## Objective:
Copy whichever lines contain the string "each".

════════════════

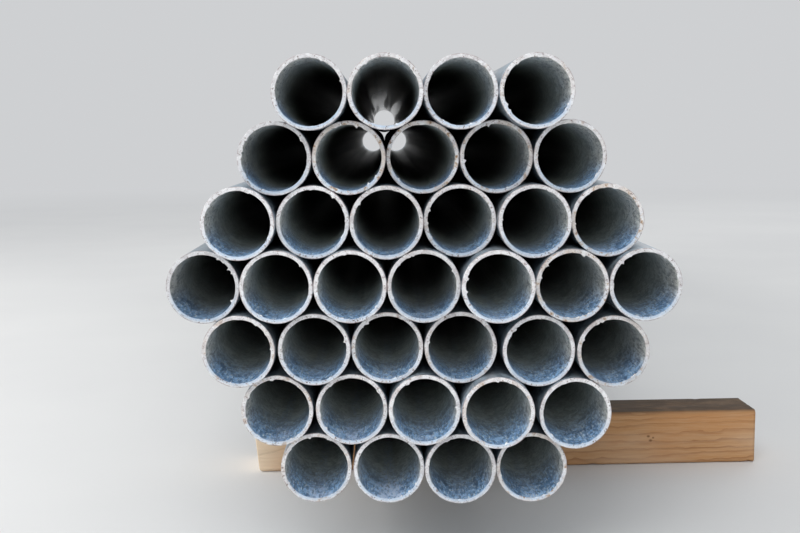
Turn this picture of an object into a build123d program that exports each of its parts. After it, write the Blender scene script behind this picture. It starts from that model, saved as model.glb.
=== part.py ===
from build123d import *
import copy
import math
import os

# Hexagonal bundle of galvanised steel tubes on two softwood bearers, held together by two steel bands.
# Sizes are in millimetres. +Z is up and the tubes run along Y, with their near ends towards -Y.
# The origin is the middle of the bundle's footprint, on the ground.

# Tubes, sawn to one length
tube_outer_diameter = 88.9
tube_wall = 5.0
tube_length = 3000.0

# How far each near end lies behind the end plane, row by row from the top and from left to right.
# A negative value sticks out towards -Y.
end_setbacks = [
    [-22, -30, -8, -18],
    [4, 6, 21, 16, 14],
    [-6, 7, -6, 12, -5, 4],
    [2, -4, -6, -7, -18, -12, -10],
    [-2, 4, 12, 6, 1, -4],
    [12, 12, 2, -16, -5],
    [22, 16, 10, 14],
]

# Loose places, where the lower rows have spread under the load
first_row_gap = 1.8
second_row_left_gap = 2.8
second_row_right_gap = 6.3
third_row_left_gap = 2.6
third_row_right_gap = 1.2

# Softwood bearers that lie across under the tubes
bearer_width = 89.0
bearer_height = 89.0
bearer_length = 830.0
bearer_edge_radius = 6.0
bearer_overhang = 86.0
bearer_inset = 440.0
bearer_cut_angle = 6.0
bearer_end_wear = 7.0
near_bearer_skew = 1.7

# Steel bands and the folded seals that lock them
band_width = 32.0
band_thickness = 0.8
band_inset = 880.0
band_under_tail = 16.0
band_upper_tail = 38.0
band_ramp = 6.0
seal_length = 46.0
seal_thickness = 1.0
seal_corner_flat = 0.8
seal_fold_gap = 3.0
notch_width = 7.0
notch_depth = 4.6
notch_spacing = 22.0
notch_taper = 75.0
lip_length = 3.6
lip_angle = 40.0

# A band runs straight past a tube where it would turn by less than this many degrees
smallest_turn = 0.05

# Clearances between pieces that rest on each other
tube_clearance = 0.2
bearer_clearance = 0.2
band_clearance = 0.2
seal_clearance = 0.1

tube_radius = tube_outer_diameter / 2
bore_radius = tube_radius - tube_wall
contact_distance = tube_outer_diameter + tube_clearance


def resting_on(left, right):
    """Centre of a tube that touches the two given ones, on the upper side of the line from left to right."""
    half_x = (right[0] - left[0]) / 2
    half_z = (right[1] - left[1]) / 2
    half_distance = math.hypot(half_x, half_z)
    rise = math.sqrt(contact_distance**2 - half_distance**2) / half_distance
    return left[0] + half_x - rise * half_z, left[1] + half_z + rise * half_x


def in_valleys(row):
    """Centres of the tubes that lie in the valleys between the tubes of a row."""
    return [resting_on(left, right) for left, right in zip(row, row[1:])]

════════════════

## Completed exercise:
Turn this picture of an object into a build123d program that exports each of its parts. After it, write the Blender scene script behind this picture. It starts from that model, saved as model.glb.
# How far each near end lies behind the end plane, row by row from the top and from left to right.
# Clearances between pieces that rest on each other